Ideally, you should have only one employer-sponsored retirement account. Not the case? Take action. If you’re allowed to transfer the balance of your preexisting accounts into your current employer’s plan, consider doing so, says Rubin. Otherwise, roll the money in your old accounts into a traditional IRA. (For either of these tasks, you can ask the brokerage company that manages your current employer’s plan for assistance.) One important note: When you transfer or withdraw funds from the old accounts, make certain those financial institutions write checks out to the new brokerage firm for your benefit—not to you. If the check is payable to you, you could get hit with penalties and taxes, says Rubin, since technically the money was withdrawn before you reached retirement age.

Step 2: Allocate Smartly

Now is the time to assess how your investments are doing.
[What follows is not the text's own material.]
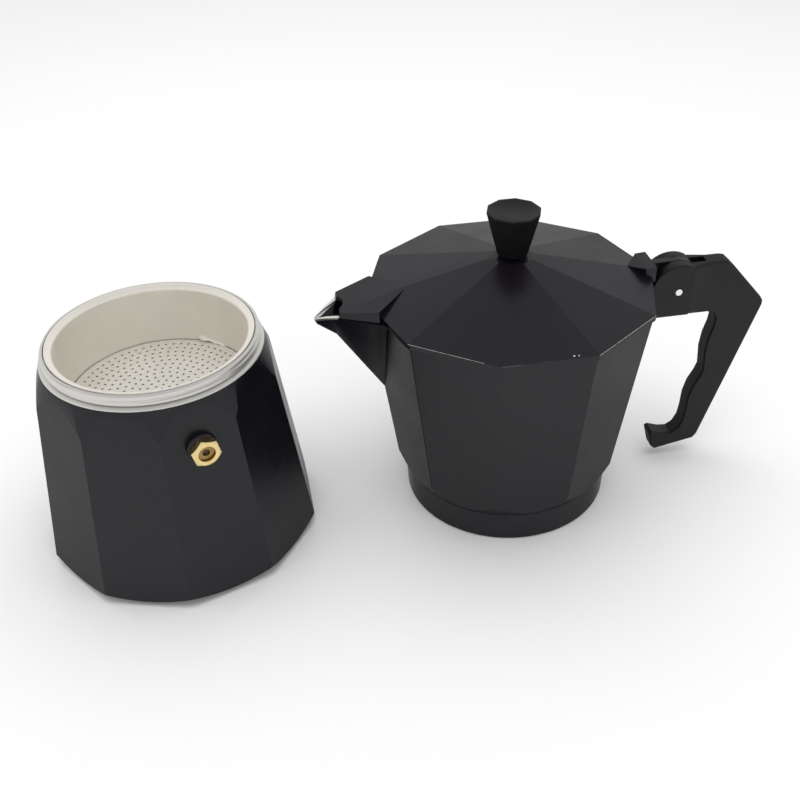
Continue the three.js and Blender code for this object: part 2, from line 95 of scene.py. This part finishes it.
class Graph:
    """A material's node tree, written as short calls. place is the point in the shared frame at rest."""

    def __init__(self, name):
        self.material = bpy.data.materials.new(name)
        self.material.use_nodes = True
        self.tree = self.material.node_tree
        self.tree.nodes.clear()
        self.output = self.tree.nodes.new("ShaderNodeOutputMaterial")
        self.shader = self.tree.nodes.new("ShaderNodeBsdfPrincipled")
        self.tree.links.new(self.shader.outputs[0], self.output.inputs[0])
        self.place = self.tree.nodes.new("ShaderNodeTexCoord").outputs["Object"]

    def put(self, socket, value):
        if isinstance(value, bpy.types.NodeSocket):
            self.tree.links.new(value, socket)
        elif value is not None:
            socket.default_value = value

    def set(self, **values):
        for name, value in values.items():
            self.put(self.shader.inputs[name.replace("_", " ")], value)

    def math(self, operation, a, b=None, clamp=False):
        n = self.tree.nodes.new("ShaderNodeMath")
        n.operation = operation
        n.use_clamp = clamp
        self.put(n.inputs[0], a)
        self.put(n.inputs[1], b)
        return n.outputs[0]

    def vector(self, operation, a, b=None, out=0):
        n = self.tree.nodes.new("ShaderNodeVectorMath")
        n.operation = operation
        self.put(n.inputs[0], a)
        self.put(n.inputs[1], b)
        return n.outputs[out]

    def split(self, v):
        n = self.tree.nodes.new("ShaderNodeSeparateXYZ")
        self.put(n.inputs[0], v)
        return n.outputs

    def join(self, x, y, z):
        n = self.tree.nodes.new("ShaderNodeCombineXYZ")
        for socket, value in zip(n.inputs, (x, y, z)):
            self.put(socket, value)
        return n.outputs[0]

    def satin(self):
        """Specular level of a micro-rough coat, weaker towards grazing view than a smooth one."""
        facing = self.tree.nodes.new("ShaderNodeLayerWeight").outputs["Facing"]
        return self.span(facing, 0.2, 0.78, 0.5, 0.06)

    def noise(self, v, scale, detail=2.0, rough=0.5):
        n = self.tree.nodes.new("ShaderNodeTexNoise")
        self.put(n.inputs["Vector"], v)
        n.inputs["Scale"].default_value = scale
        n.inputs["Detail"].default_value = detail
        n.inputs["Roughness"].default_value = rough
        return n.outputs["Fac"]

    def span(self, value, low, high, out_low=0.0, out_high=1.0):
        n = self.tree.nodes.new("ShaderNodeMapRange")
        n.interpolation_type = "SMOOTHSTEP"
        for socket, v in zip(n.inputs[:5], (value, low, high, out_low, out_high)):
            self.put(socket, v)
        return n.outputs[0]

    def mix(self, amount, a, b):
        n = self.tree.nodes.new("ShaderNodeMix")
        n.data_type = "RGBA"
        self.put(n.inputs["Factor"], amount)
        self.put(n.inputs[6], a)
        self.put(n.inputs[7], b)
        return n.outputs[2]

    def bump(self, height, distance, strength=1.0, under=None):
        n = self.tree.nodes.new("ShaderNodeBump")
        n.inputs["Strength"].default_value = strength
        n.inputs["Distance"].default_value = distance
        self.put(n.inputs["Height"], height)
        if under is not None:
            self.put(n.inputs["Normal"], under)
        return n.outputs[0]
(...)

Ask yourself if you want to be risky and invest mainly in stocks, or play it safe by keeping most of your savings in bonds. Rubin recommends the Bankrate.com Asset Allocation Calculator, which uses several factors, including your age, assets, and risk tolerance, to determine how to invest your savings. Then make sure those allocations are reflected in your current IRA or employer-based retirement account. (Alternatively, ask for advice from your brokerage company.)

Step 3: Forget About It

Don’t check in frequently on your accounts. Set up an annual reminder on your calendar to rebalance your retirement portfolio according to your goals. The rest of the time, try not to think about it. Benign neglect can be a good thing, says Tim Meisenheimer, a financial adviser with Streamline Financial Services, in Naperville, Illinois: You’ll avoid the urge to unload your holdings if the stock market has a downturn.